Security carried Yang, the last to emerge from the bus, over a massive puddle. A pedestrian carrying a large pack of paper towels tried in vain to make his way through the impromptu fashion show that had materialized on his block. Pritney blinked her beady eyes and took in the scene.

It was time to go up to Delvey’s roof. A five-story walk-up in five-inch heels. Photographers hauling gear huffed their way up the stairs. When they got to the top and opened the door, an automatic warning sounded out in a robotic voice: “Danger zone. Keep Away.”

“There’s some liability issues,” Cutrone acknowledged the week before the show. The roof was small, and quickly filled beyond what any fire marshal would likely consider safe. There was no railing on the roof, so anyone who stood too close to the edge risked making a bigger headline, on First Avenue. Asked in a phone interview beforehand if her landlord had consented to the show, Delvey replied, “No comment.” She added: “We’re not doing anything bad. And I always clean [after] any event I’ve ever done.”

So, yes, it was an OutLaw show. Though her guests were seated, Delvey hadn’t yet made an appearance, so the crowd used the excellent lighting to take selfies. “Anna, you need to get up here right now!” said a woman in a puff dress, seemingly to no one. “We’re all waiting for you.” The minutes ticked by, and guests busied themselves by taking videos of the scene, which was composed of other people taking videos of the scene.

“Could you tell me what collection we’re seeing?” one man asked us. “I’m a pal of Anna’s. She neglected to mention who we’re seeing.”

Yang knew this was going to happen. She was at peace with it. “Anybody who knows me, I like to stay in the back,” she told The Post a few days before the show. “I like to be behind the scenes.” The stories might be mostly about Delvey and Cutrone, but the photos of her beautifully tailored clothes are paired with them, too. The 44-year-old designer is getting more attention for a debut collection than she could have ever dreamed was possible.

One of those outfits was worn by Delvey, who finally emerged onto the roof at 7:45 p.m. in a black suit with jeweled and beaded shoulders. “We are the OutLaw agency,” said Cutrone by way of introduction, while Delvey stood silently beside her, “and we have no respect for the law.”

The models began to emerge from the floor below, walking the narrow path between the aluminum-sided stairwell and a concrete pillar, through a cloud of cigarette smoke. It turned out to be the perfect backdrop for the clothes. Yang, a Parsons graduate, has been doing custom tailoring for years, but this is the first collection she has made under her own name. Each look was equal parts masculine and feminine: elements of corsetry, traditional men’s suiting, streetwear and athleisure, in equal parts. Black and white with pops of highlighter neon yellow.
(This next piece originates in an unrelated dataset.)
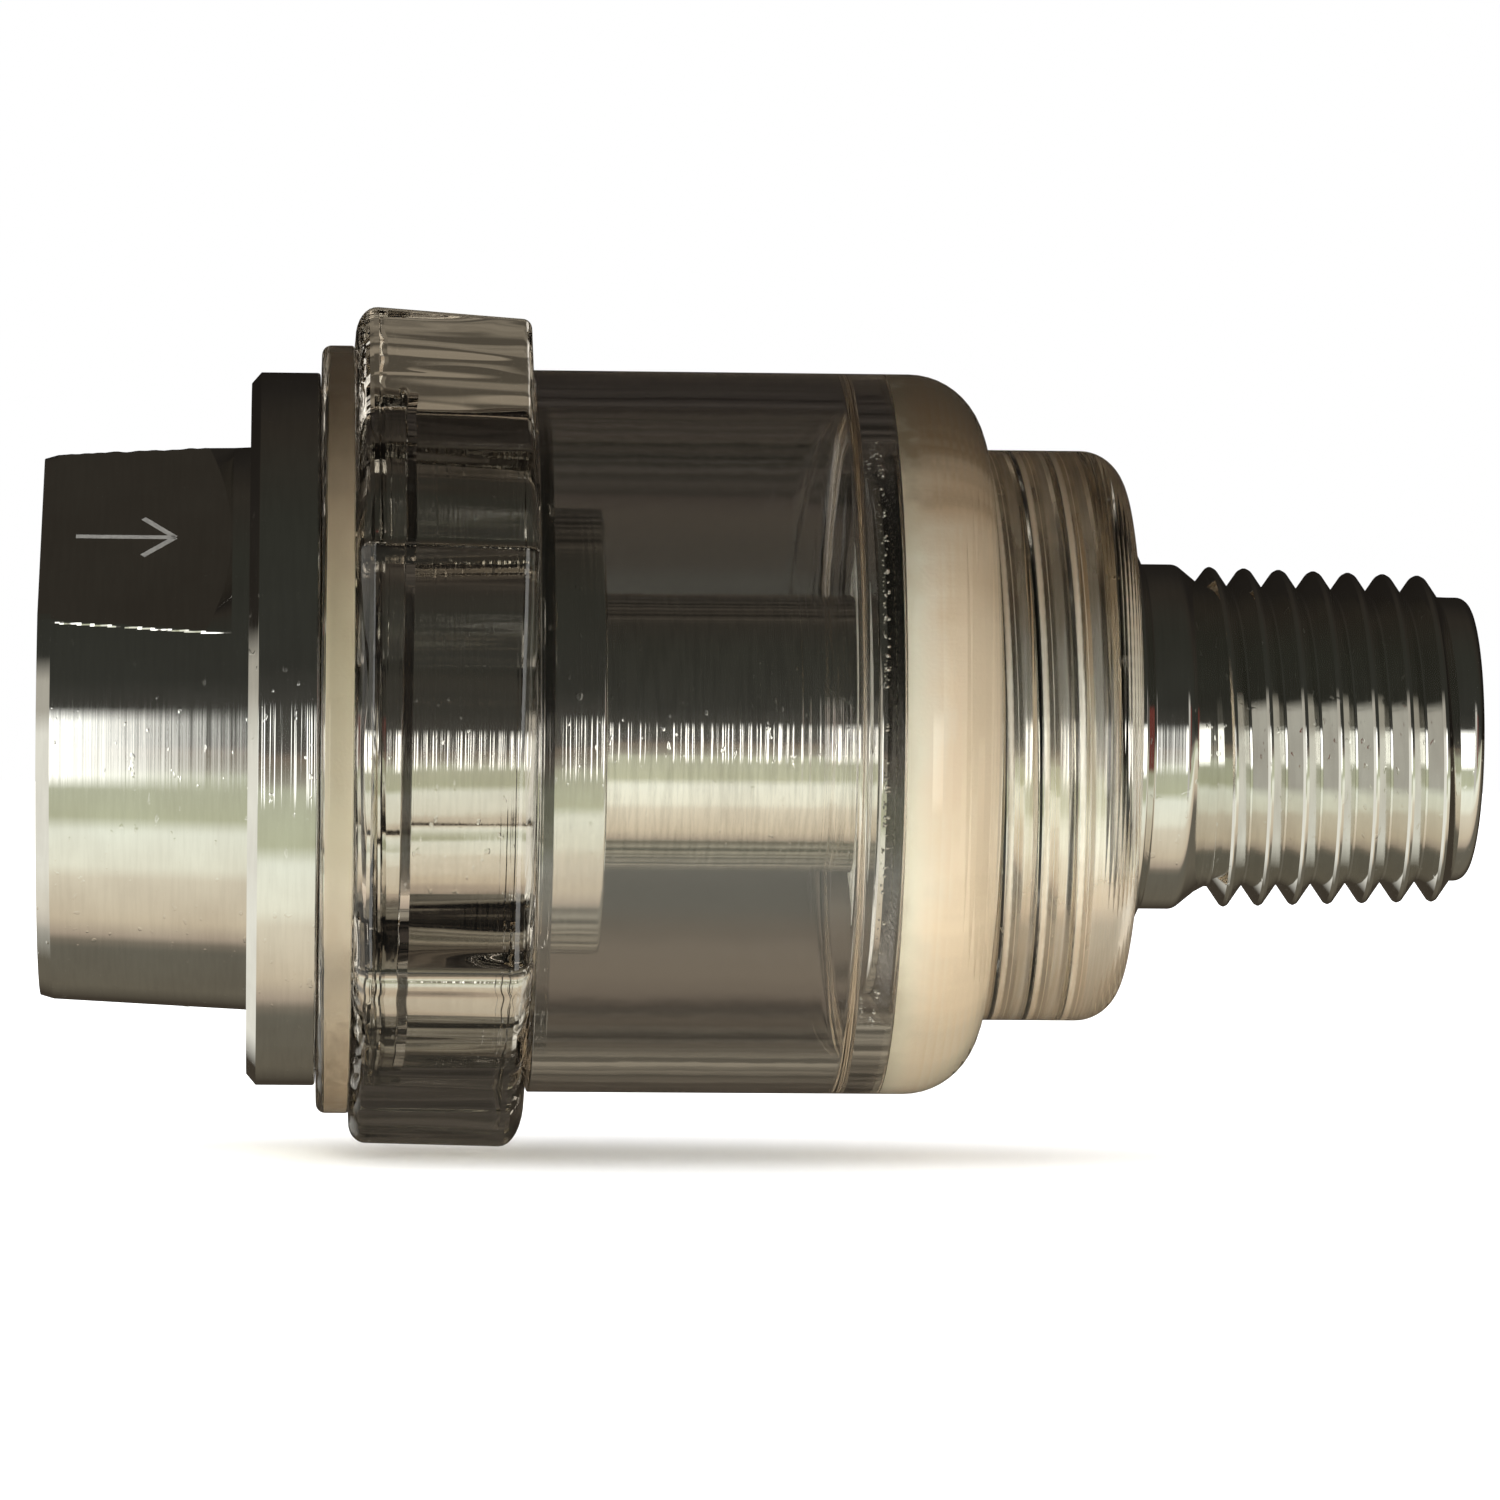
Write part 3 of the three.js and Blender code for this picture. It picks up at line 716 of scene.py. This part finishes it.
def flow_arrow():
    """A generic flow arrow etched on the first spanner flat: a shaft and two barbs of thin line."""
    angle = math.radians(FLAT_ANGLE)
    outward = Vector((0, -math.cos(angle), math.sin(angle)))
    sideways = Vector((0, math.sin(angle), math.cos(angle)))
    start = Vector((1.3, 0, 0)) + outward * (FLAT_APOTHEM + 0.004)
    length = 3.7
    barb = 1.2
    half = 0.11
    sunk = 0.02
    tip = (length, 0)
    strokes = [((0, 0), tip), (tip, (length - barb, barb)), (tip, (length - barb, -barb))]
    graph = bmesh.new()
    for (x0, s0), (x1, s1) in strokes:
        run = Vector((x1 - x0, s1 - s0)).normalized()
        corners = []
        for x, s, sign in ((x0, s0, 1), (x0, s0, -1), (x1, s1, -1), (x1, s1, 1)):
            beside = s + sign * half * run.x
            corners.append(start + Vector((x - sign * half * run.y, 0, 0)) + sideways * beside)
        low = [graph.verts.new((corner - outward * sunk) * MM) for corner in corners]
        high = [graph.verts.new(corner * MM) for corner in corners]
        graph.faces.new(low)
        graph.faces.new(high)
        for j in range(4):
            k = (j + 1) % 4
            graph.faces.new((low[j], low[k], high[k], high[j]))
    return finished("flow_arrow_etching", graph)


def inlet_seal():
    """The cream ring, pressed into the clear cap so that it wets the recess all round."""
    start = span("inlet_seal")[0].x
    proud = 0.03
    return turned("inlet_seal_fine", filleted([
        (start, SEAL_BORE, 0.1),
        (start, SEAL_RADIUS + proud, 0.02),
        (SEAL_END + proud, SEAL_RADIUS + proud, 0.02),
        (SEAL_END + proud, SEAL_BORE, 0.1),
    ]))


def core_guide():
    low, high = span("core_guide")
    outer = SPIGOT_BORE - 0.05
    inner = outer - 0.75
    arm_width = 1.6
    arm_reach = 5.4
    piece = turned("core_guide_fine", filleted([
        (low.x, inner, 0.15),
        (low.x, outer, 0.15),
        (high.x, outer, 0.15),
        (high.x, inner, 0.15),
    ]), 120)
    for arm in range(3):
        near = (low.x + 0.05, arm_reach, -arm_width / 2)
        far = (high.x - 0.05, outer - 0.4, arm_width / 2)
        combine(piece, box_bar("arm", near, far, math.radians(90 + 120 * arm)), "UNION")
    return piece


def guide_clip():
    low, high = span("guide_clip")
    outer = CLIP_GROOVE_RADIUS - 0.05
    inner = outer - 0.95
    half_gap = 1.7
    piece = turned("guide_clip_fine", filleted([
        (low.x, inner, 0.08),
        (low.x, outer, 0.08),
        (high.x, outer, 0.08),
        (high.x, inner, 0.08),
    ]), 120)
    gap = box_bar("gap", (low.x - 1, -half_gap, -outer - 1), (high.x + 1, half_gap, 0))
    combine(piece, gap, "DIFFERENCE")
    return piece


# ---------------------------------------------------------------- magnetic core

def disc(node, round_edge=0.12):
    """A fine disc that stands for a plain CAD disc."""
    low, high = span(node)
    return turned(node + "_fine", filleted([
        (low.x, 0, 0),
        (low.x, high.y, round_edge),
        (high.x, high.y, round_edge),
        (high.x, 0, 0),
    ]), 96)


def core_sleeve():
    low, high = span("core_sleeve")
    bore = SLEEVE_RADIUS - 0.3
    return turned("core_sleeve_fine", filleted([
        (low.x, bore, 0),
        (low.x, SLEEVE_RADIUS, 0.08),
        (high.x, SLEEVE_RADIUS, 0.08),
        (high.x, bore, 0),
    ]))


def core_nose():
    """The plug at the upstream end: a dome, and a shank that fits the sleeve."""
    low, high = span("core_nose_cap")
    rim = high.x - 1.0
    shank = 4.95
    outline = []
    steps = 16
    for i in range(steps + 1):
        angle = i / steps * math.pi / 2
        outline.append((rim - (rim - low.x) * math.cos(angle), SLEEVE_RADIUS * math.sin(angle)))
    outline += [(rim, shank), (high.x, shank), (high.x, 0)]
    return turned("core_nose_cap_fine", outline, 120)


def stack_spring():
    """A wave spring with three waves."""
    low, high = span("stack_spring")
    middle = (low.x + high.x) / 2
    thickness = 0.25
    height = 0.12
    inner = 2.6
    outer = 4.6

    def outline(angle):
        near = middle - thickness / 2 + height * math.sin(3 * (angle - math.pi / 2))
        far = near + thickness
        return [(near, inner), (near, outer), (far, outer), (far, inner)]

    return finished("stack_spring_fine", spun(outline, even_angles(120)))


# ---------------------------------------------------------------- bowl side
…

“Anybody can wear it,” Yang had told us. “You could be a man or a woman, nonbinary, anywhere on the gender spectrum.”

The final look was a banker-striped suit that Delvey had embellished with paint and her drawings. (She made and sold art from prison, with originals commanding as much as $25,000.)

The suit “has a couple elements of what I included in my jail drawings,” Delvey said after the show. “It’s pretty hard to draw on fabric.”
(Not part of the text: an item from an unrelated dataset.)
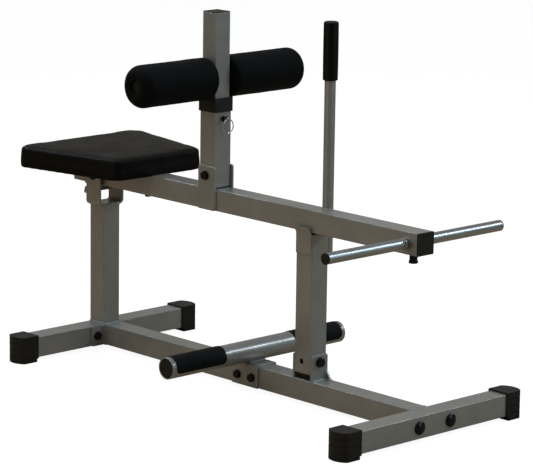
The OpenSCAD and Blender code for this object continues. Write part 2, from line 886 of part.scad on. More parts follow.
module pull_ring() color(plated) {
    seat_rise = 0.4;      // the wire's curve sits a little above the eye's centre
    at(0, ring_s, pin_z + seat_rise - ring_r) along_y()
        rotate_extrude($fn = 96) translate([ring_r, 0]) circle(ring_wire_r, $fn = 32);
}

main_rail();
front_flange();
rear_flange();
front_crossbar();
rear_crossbar();
front_left_foot_cap();
front_right_foot_cap();
rear_left_foot_cap();
rear_right_foot_cap();
front_crossbar_bolts();
rear_crossbar_bolts();
seat_post();
clevis();
lever_pivot_bolt();
lever_pivot_nut();
catch_bracket_plates();
catch_gusset();
catch_pivot_bolt();
catch_pivot_nut();
foot_saddle();
foot_saddle_bolts();
foot_bar();
foot_bar_plugs();
foot_grip_left();
foot_grip_right();
lever_beam();
beam_end_caps();
pivot_tube();
pivot_bushes();
weight_peg_left();
weight_peg_right();
peg_caps();
rubber_bumper();
thigh_plate_left();
thigh_plate_right();
thigh_sleeve();
sleeve_plug();
sleeve_collar();
thigh_plate_bolt();
pin_barrel();
pin_spring();
seat_pad();
seat_board();
seat_bolts();
seat_tee_nuts();
catch_post();
catch_lip();
catch_pivot_tube();
catch_foot_plug();
catch_rest_pad();
catch_handle();
handle_grip();
thigh_tube();
thigh_tube_plug();
roller_axle();
axle_caps();
foam_roller_left();
foam_roller_right();
pull_pin();
pull_ring();
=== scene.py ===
"""Looks for a seated calf raise machine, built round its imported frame.

Everything is in metres in the frame's own axes: +Z up, +Y from the weight pegs to the seat.
"""
import json
import math
import random

import bmesh
import bpy
from mathutils import Matrix, Vector, noise

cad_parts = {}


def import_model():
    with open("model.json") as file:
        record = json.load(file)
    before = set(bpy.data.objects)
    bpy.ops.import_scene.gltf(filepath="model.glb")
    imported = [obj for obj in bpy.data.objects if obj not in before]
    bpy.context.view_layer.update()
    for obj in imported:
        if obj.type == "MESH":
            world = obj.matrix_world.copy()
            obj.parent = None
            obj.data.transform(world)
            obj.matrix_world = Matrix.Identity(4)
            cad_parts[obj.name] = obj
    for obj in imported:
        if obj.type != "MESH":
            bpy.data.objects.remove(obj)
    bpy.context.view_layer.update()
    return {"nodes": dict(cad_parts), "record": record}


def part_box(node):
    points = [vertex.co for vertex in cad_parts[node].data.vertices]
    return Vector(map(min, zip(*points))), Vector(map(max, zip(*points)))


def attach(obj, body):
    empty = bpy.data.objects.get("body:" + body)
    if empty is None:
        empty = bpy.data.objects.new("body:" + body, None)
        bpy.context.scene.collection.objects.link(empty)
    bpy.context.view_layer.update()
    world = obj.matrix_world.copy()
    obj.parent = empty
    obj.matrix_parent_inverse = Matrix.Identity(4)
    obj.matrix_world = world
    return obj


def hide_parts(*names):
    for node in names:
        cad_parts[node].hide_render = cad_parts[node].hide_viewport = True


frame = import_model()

MM = 0.001
NODES = frame["nodes"]


# ---- node graphs -------------------------------------------------------------------------------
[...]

It was Delvey and Cutrone, not Yang, who emerged to applause after the models did their final walk. The duo would spend the next 30 minutes posing for photos and taking questions.

“So happy we pulled this off,” said Delvey.

What was it like working with Cutrone?

“She’s nonstop,” said Delvey.

“A massage,” quipped Cutrone, who noticed a model getting a little too close to the edge of the roof. “Colton, no no no, come over here.”

Cutrone and Delvey posed for another set of photos. The crowd closed in, forcing the duo closer to the ledge.

“What if we both died right now?” Cutrone said, glancing at the five-story drop. “How awesome would that be?”

Delvey is interested in breaking into the fashion business. “I’d love to design something eventually,” she says. “I’m kind of like, figuring everything out, trying to get off house arrest and get my social media back.” A photographer asked her to lift her pant leg and show her ankle monitor. She obliged.

Yang was corralled into a photo. “It’s her moment,” said Cutrone, who then noticed two beams of light shooting up from Lower Manhattan. “Oh my god, let’s get this in our background,” Cutrone said of the Sept. 11 tribute. “Shoot us this way.”

An hour and a half later, after a neighbor called in a noise complaint, two NYPD officers arrived to shut down the party. The OutLaw Agency complied.